Today I think I can quote the line from Mel Brooks’s “Young Frankenstein,” because today I have pushed my own little monster into the world. iFrankenstein is now on Amazon! I’m doing the 90 day Kindle Select Program, so everyone on other platforms (including those waiting for the iPhone app) will have to wait just a bit more. Sorry.

I’ve published six novels now, with another due in January. If you count writing books and anthologies, that number goes up to ten. You’d think I’d get used to the book’s birthdays.

But, I don’t.

I’m just as anxious for little iFrankenstein as I was for A Trace of Smoke, my first novel. That one came out from a New York publishing house (Tor Forge, a division of Macmillan, thank you for taking a chance on me!) and I had a top notch cover, great editing, and some good placement at bookstores, including Barnes & Nobles and Borders (remember them?).

This one goes straight to Amazon. I made all the decisions myself. Luckily, I didn’t do it alone. I had my crack writing group, Kona Ink. Kathryn Wadsworth, David Deardorff, Judith Heath, and Karen Hollinger have been tearing my work apart and forcing me to put it back together in a better form since I began to write the first draft of my first published novel (not a coincidence, they are that good). I also worked with a talented graphic designer and app developer named Quinn Stephens. He did a bang up job on all the graphics and formatting you’ll see in the book, but you won’t really be able to appreciate his talent until the iPhone app comes out in 90 days.

So, even with all that help, why am I as scared as the very first book?

Because it’s a story. It’s a promise between a writer and a reader. A hope that others will step into your world, read it, stay awhile, and leave feeling richer.

That’s a lot of weight to put on a few words and images on a page.

No wonder I’m scared. I wouldn’t have it any other way.

Happy reading!

4 Comments
  1. Can’t wait to read – many congrats on the new book.

  2. Thanks!

  3. I was very excited when A Trace of Smoke was announced and got it out of our library as soon as possible.

    Why? For years I’ve been hoping to see more popular fiction about Germany. (I was born during WW II in a little town just south of Berlin.) But it seemed to me that everyone from romance authors to blockbuster authors shunned Germany as an unsuitable setting for a book of whatever kind.

    When I finally held your book in my hand and started reading, I followed the map of Berlin in my mind as I had in reality during my visits to the city and my relatives who still lived there in summer 1962, the first time I saw it as a near adult ’til 1995, when I last saw it. I know very little about Germany’s history unless it touches on Britain’s or France’s, or my parents have told me about it.

    So thank you so much for writing this series. I’m currently reading the latest one and enjoying it as much as I can enjoy a book in which so many bad things happen, and still retracing the routes that Hannah walks or travels as best I can.

    Does anybody know of other books or series of books that feature Germany and Germans. I love history and historical and, therefore, feel all the more ashamed at not knowing more of the history of the land of my birth.

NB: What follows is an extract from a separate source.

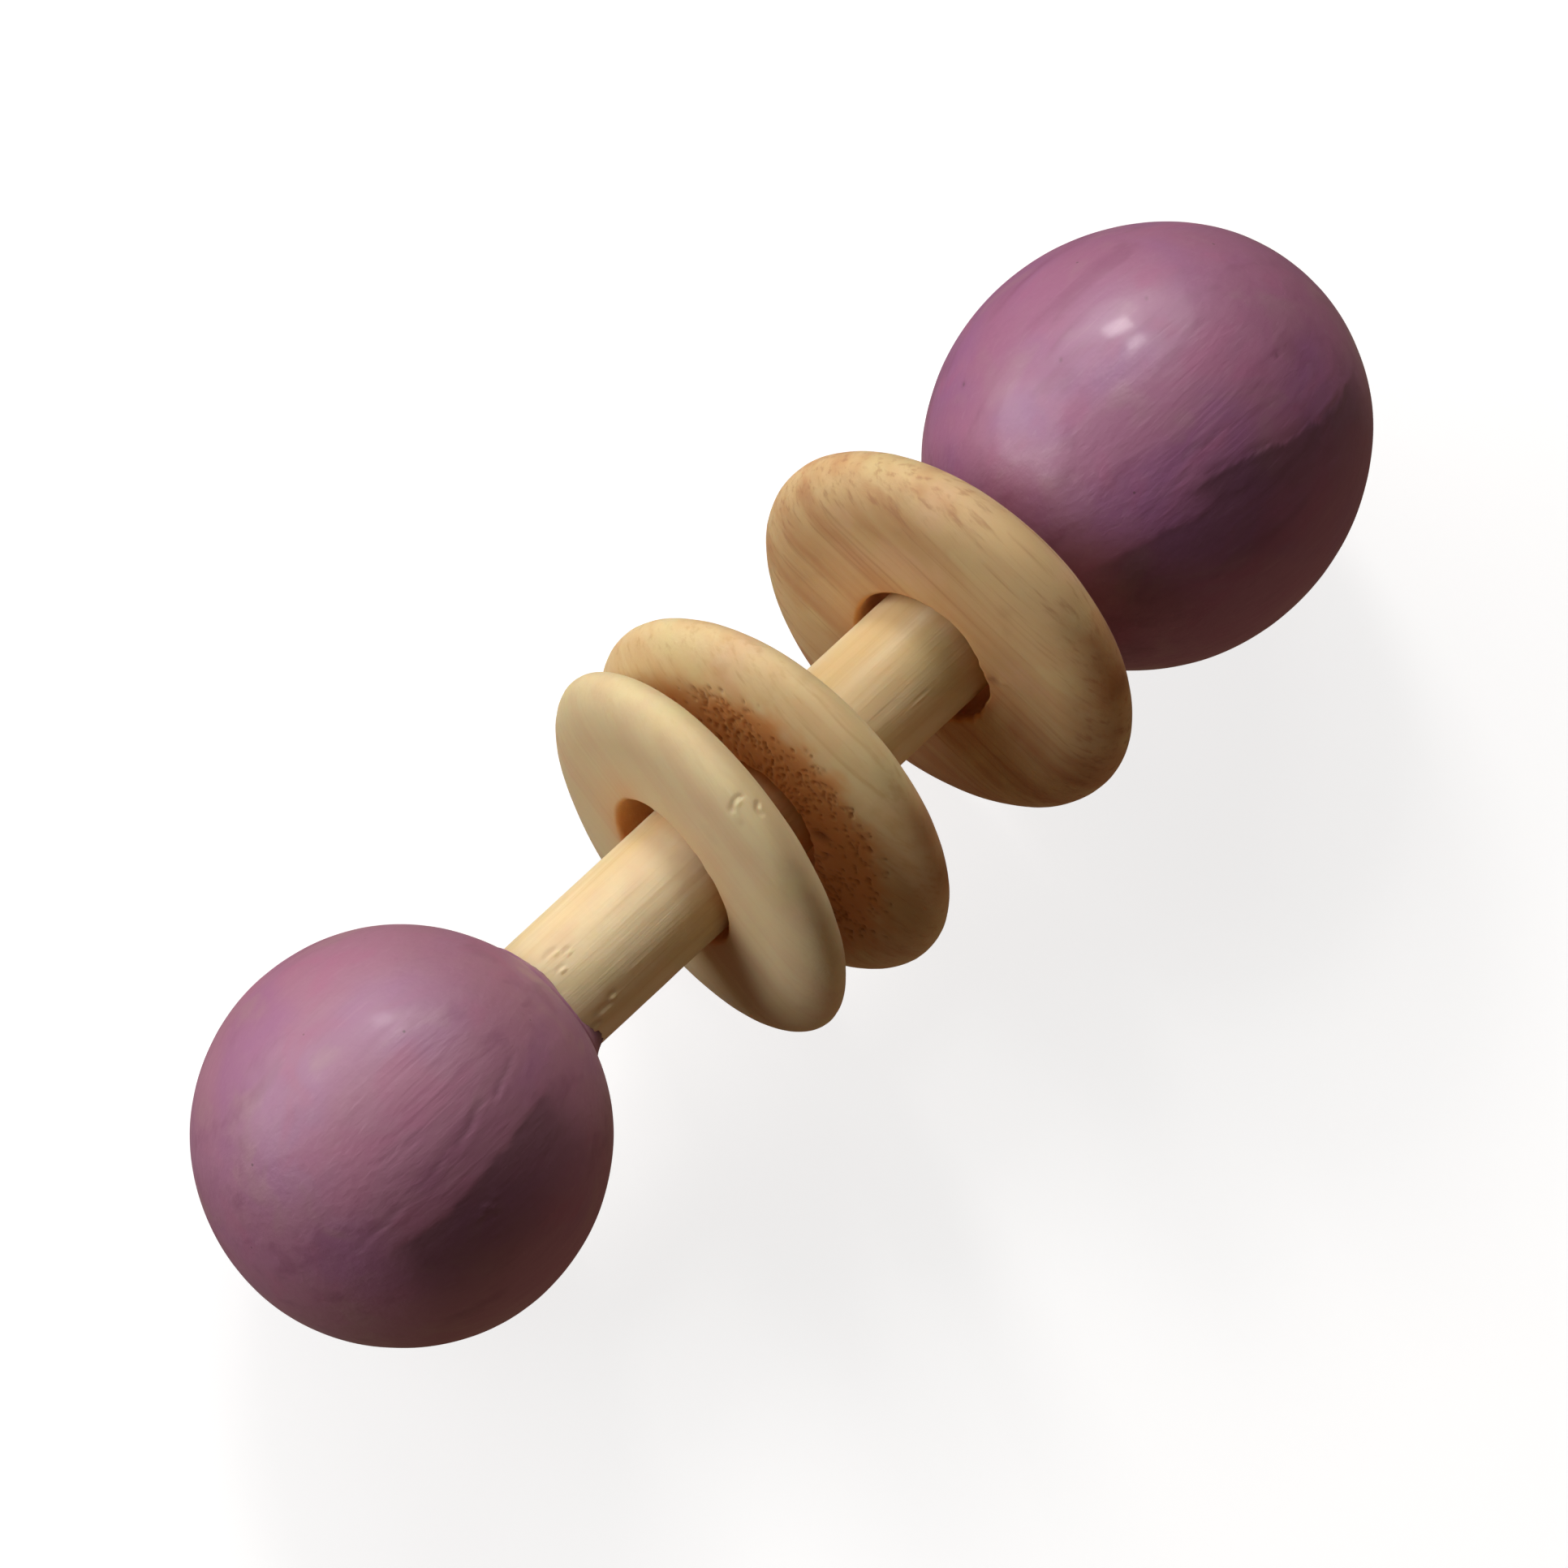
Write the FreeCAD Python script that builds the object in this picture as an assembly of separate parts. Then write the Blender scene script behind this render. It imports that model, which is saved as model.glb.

    And I’ll think about iFrankenstein. I’m not much of a horror fan. Could it relate to the bombers and bombs I heard during the first year of my life?

    P.S. Has Hannah Vogel been translated into German, or is it selling in English there?

    • Thank you! I’m so glad to hear that you liked the Hannah Vogel books. Other books set in Berlin around and during the war are Arianna Franklin “City of Shadows,” Phillip Kerr’s “Berlin Noir” series, and the David Downing books. Berllin is a fascinating city! Now that we’ve moved here, I’m getting to walk in Hannah’s footsteps, which has been wonderful.

      iFrankenstein is as much science fiction as horror, but it’s not for everyone.

      To answer your PS, the Hannah Vogel books are currently only available in English in Germany (well, also in Spanish, Hebrew, Japanese, and Slovakian).